The task.
Output exactly the lines from the first one down to the line containing "return flat[:, 0], turn, solid, faces[keep]", inclusive.

Collected data.
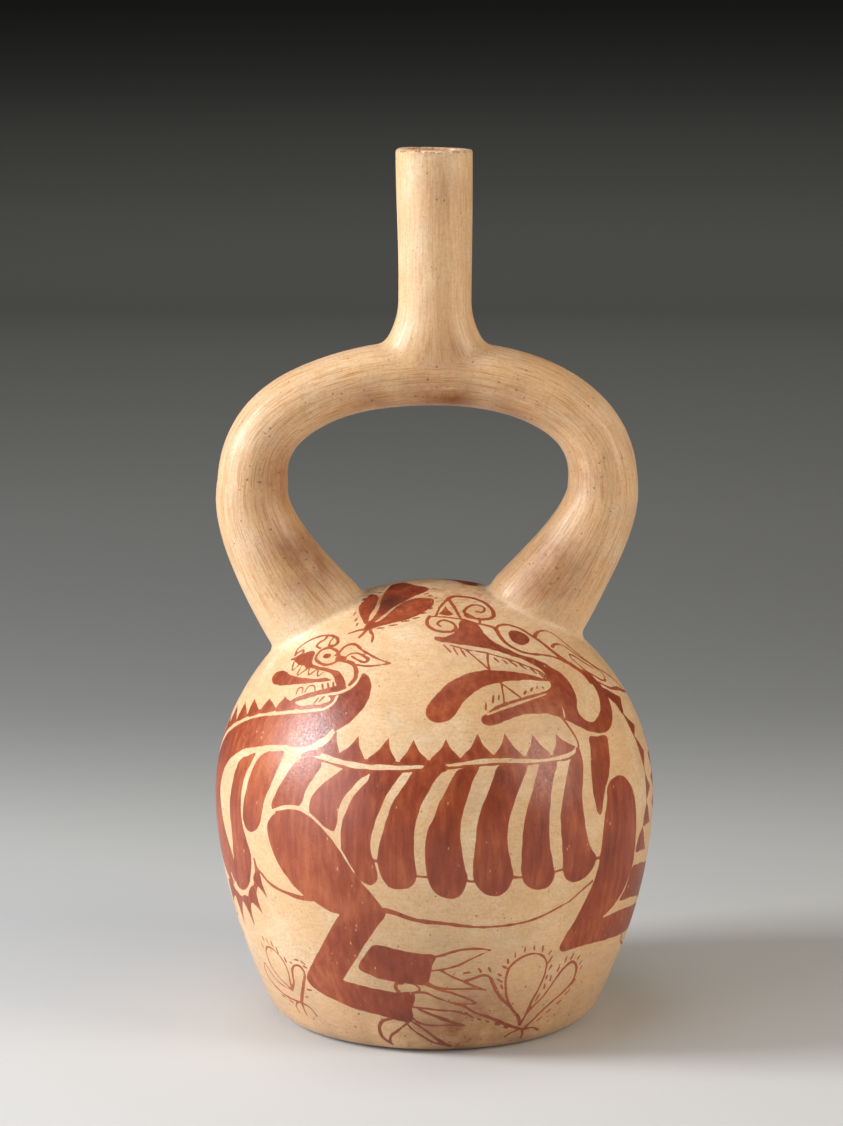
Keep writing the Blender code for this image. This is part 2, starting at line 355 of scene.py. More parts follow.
# Triangles over the tube's map, run along by angle times a mean radius, between the two legs' rings and
# round the hole under the spout.
def loopSkin(loop, rings, spoutRing, inset, spacing):
    f, mean = clayForm, clayForm["tubeMean"]
    fine = spacing < f["fineSpacing"]
    (angle, leftRun, _), (_, rightRun, _) = rings
    runs = np.arange(leftRun.min(), rightRun.max(), spacing)
    count = max(12, round(2 * math.pi * mean / spacing))
    rows = [(run, roundRow(count, k % 2)) for k, run in enumerate(runs)]
    plain = np.concatenate([np.stack([np.full(len(turn), run), turn * mean], 1) for run, turn in rows])
    leftEnd = np.interp(plain[:, 1] / mean, angle, leftRun)
    rightEnd = np.interp(plain[:, 1] / mean, angle, rightRun)
    reach = f["softReach"] * f["softMargin"] if fine else 1.5
    hole = np.stack([spoutRing[0], spoutRing[1] * mean], 1)
    clear = (plain[:, 0] > leftEnd + reach) & (plain[:, 0] < rightEnd - reach)
    clear &= (ringGap(hole, plain) > reach) & ~insideRing(hole, plain)
    plain = plain[clear]
    left, right = (np.stack([ends, angle * mean], 1) for ends in (leftRun, rightRun))
    count = len(angle)
    chain = np.stack([np.arange(count - 1), np.arange(1, count)], 1)
    extra = [left, right, hole]
    edges = [chain, chain + count, closedEdges(2 * count, len(hole))]
    for gap in f["softRows"] if fine else ():
        extra += [left + [gap, 0], right - [gap, 0], hole + ringNormals(hole) * gap]
    flat, faces = triangles(np.concatenate(extra + [plain]), np.concatenate(edges))
    middle = flat[faces].mean(1)
    keep = ~insideRing(hole, middle)
    keep &= middle[:, 0] > np.interp(middle[:, 1] / mean, angle, leftRun)
    keep &= middle[:, 0] < np.interp(middle[:, 1] / mean, angle, rightRun)
    turn = flat[:, 1] / mean
    solid = loop.at(flat[:, 0], turn, inset)
    return flat[:, 0], turn, solid, faces[keep]


# Run, angle and height at which the spout or its bore meets the tube, one for each side of the spout.
def spoutRingOn(loop, point, inset):
    turn = np.linspace(0, 2 * math.pi, clayForm["spoutSides"], endpoint=False)
    low = np.zeros(len(turn)) + clayForm["archRadius"] * 0.1
    high = np.full(len(turn), 20.0)
    above = bisect(lambda h: loop.nearest(point(turn, h), inset)[2] < 1, low, high)
    run, angle, _ = loop.nearest(point(turn, above), inset)
    return run, angle, above, turn


# Quads from the outer ring up the spout, over the rounded lip and down the bore to the inner ring.
def spoutSkin(loop, outer, inner):
    f = clayForm
    straight = f["spoutRise"] - f["lipRound"]
    turn = outer[3]
    mouth = f["spoutRadius"] - f["spoutWall"]
    shares = np.linspace(0, 1, f["spoutRows"])**f["spoutCrowding"]
    rows = [spoutPoint(turn, outer[2] + (straight - outer[2]) * share) for share in shares]
    quarter = math.pi / 2
    lip = []                                    # (radius, depth, height) of the lip's rings
    for corner in np.linspace(0.12, 1, 7) * quarter:
        r = f["spoutRadius"] - f["lipRound"] * (1 - math.cos(corner))
        lip.append((r, r - 0.1, rimTop - f["lipRound"] * (1 - math.sin(corner))))
    for share in (0.35, 0.7):
        r = (f["spoutRadius"] - f["lipRound"]) * (1 - share) + (mouth + f["lipInner"]) * share
        lip.append((r, r, rimTop))
    for corner in np.linspace(0, 1, 4) * quarter:
        r = mouth + f["lipInner"] * (1 - math.sin(corner))
        lip.append((r, r, rimTop - f["lipInner"] * (1 - math.cos(corner))))
    outside = len(rows)
    rows += [np.stack([r * np.cos(turn), d * np.sin(turn), np.full(len(turn), h)], 1) for r, d, h in lip]
    for share in np.linspace(0.03, 1, 20):
        rows.append(borePoint(turn, (f["spoutRise"] - f["lipInner"]) * (1 - share) + inner[2] * share))
    rows[0] = loop.at(outer[0], outer[1], 0.0)
    rows[-1] = loop.at(inner[0], inner[1], f["tubeWall"])
    count = len(turn)
    k = np.arange(count)
    quads = [np.stack([i * count + k, i * count + (k + 1) % count, (i + 1) * count + (k + 1) % count,
                       (i + 1) * count + k], 1) for i in range(len(rows) - 1)]
    onLip = np.zeros(len(rows))
    onLip[outside:outside + len(lip)] = 1
    return np.concatenate(rows), np.concatenate(quads), np.repeat(onLip, count), np.tile(turn, len(rows))


loop = Loop()
outerWall = Wall(0.0)
innerWall = Wall(clayForm["bodyWall"])
print("forms worked out")

outerLegs = [legRing(loop, outerWall, 0.0, side) for side in (-1, 1)]
innerLegs = [legRing(loop, innerWall, clayForm["tubeWall"], side) for side in (-1, 1)]
outerSpout = spoutRingOn(loop, spoutPoint, 0.0)
innerSpout = spoutRingOn(loop, borePoint, clayForm["tubeWall"])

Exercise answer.
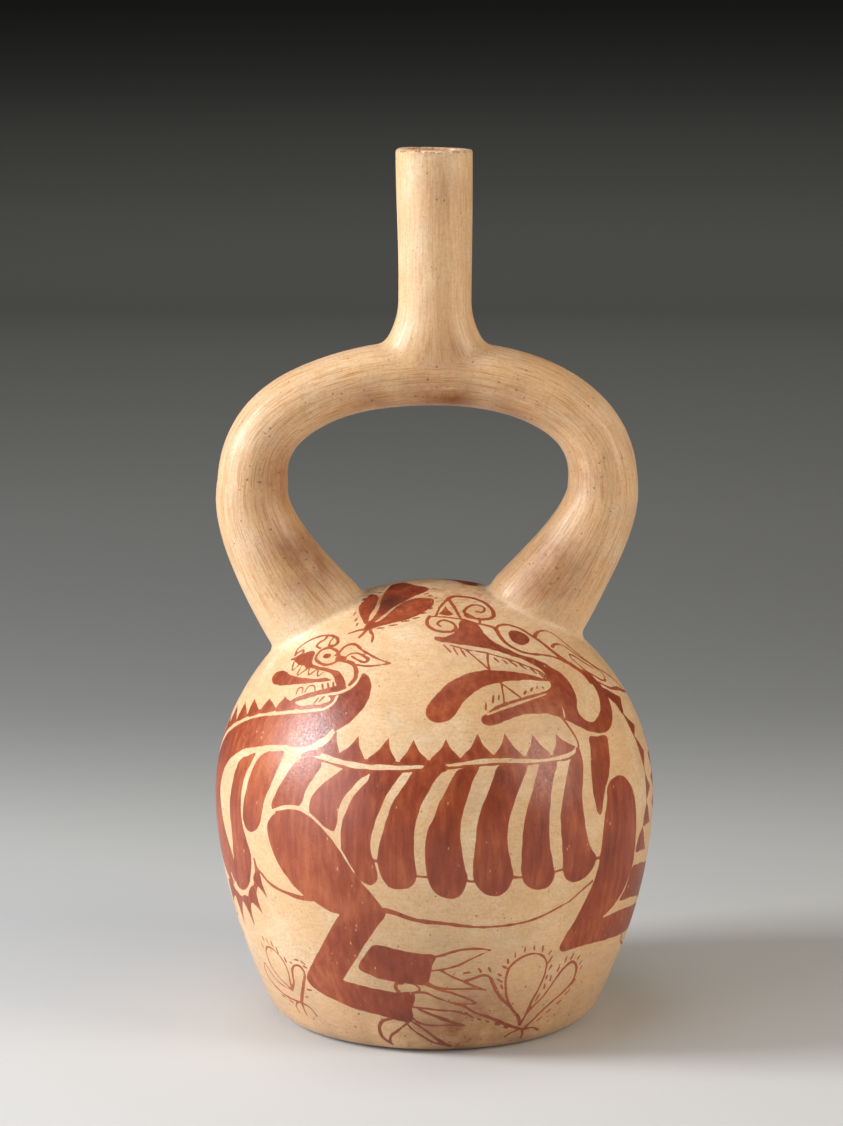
Keep writing the Blender code for this image. This is part 2, starting at line 355 of scene.py. More parts follow.
# Triangles over the tube's map, run along by angle times a mean radius, between the two legs' rings and
# round the hole under the spout.
def loopSkin(loop, rings, spoutRing, inset, spacing):
    f, mean = clayForm, clayForm["tubeMean"]
    fine = spacing < f["fineSpacing"]
    (angle, leftRun, _), (_, rightRun, _) = rings
    runs = np.arange(leftRun.min(), rightRun.max(), spacing)
    count = max(12, round(2 * math.pi * mean / spacing))
    rows = [(run, roundRow(count, k % 2)) for k, run in enumerate(runs)]
    plain = np.concatenate([np.stack([np.full(len(turn), run), turn * mean], 1) for run, turn in rows])
    leftEnd = np.interp(plain[:, 1] / mean, angle, leftRun)
    rightEnd = np.interp(plain[:, 1] / mean, angle, rightRun)
    reach = f["softReach"] * f["softMargin"] if fine else 1.5
    hole = np.stack([spoutRing[0], spoutRing[1] * mean], 1)
    clear = (plain[:, 0] > leftEnd + reach) & (plain[:, 0] < rightEnd - reach)
    clear &= (ringGap(hole, plain) > reach) & ~insideRing(hole, plain)
    plain = plain[clear]
    left, right = (np.stack([ends, angle * mean], 1) for ends in (leftRun, rightRun))
    count = len(angle)
    chain = np.stack([np.arange(count - 1), np.arange(1, count)], 1)
    extra = [left, right, hole]
    edges = [chain, chain + count, closedEdges(2 * count, len(hole))]
    for gap in f["softRows"] if fine else ():
        extra += [left + [gap, 0], right - [gap, 0], hole + ringNormals(hole) * gap]
    flat, faces = triangles(np.concatenate(extra + [plain]), np.concatenate(edges))
    middle = flat[faces].mean(1)
    keep = ~insideRing(hole, middle)
    keep &= middle[:, 0] > np.interp(middle[:, 1] / mean, angle, leftRun)
    keep &= middle[:, 0] < np.interp(middle[:, 1] / mean, angle, rightRun)
    turn = flat[:, 1] / mean
    solid = loop.at(flat[:, 0], turn, inset)
    return flat[:, 0], turn, solid, faces[keep]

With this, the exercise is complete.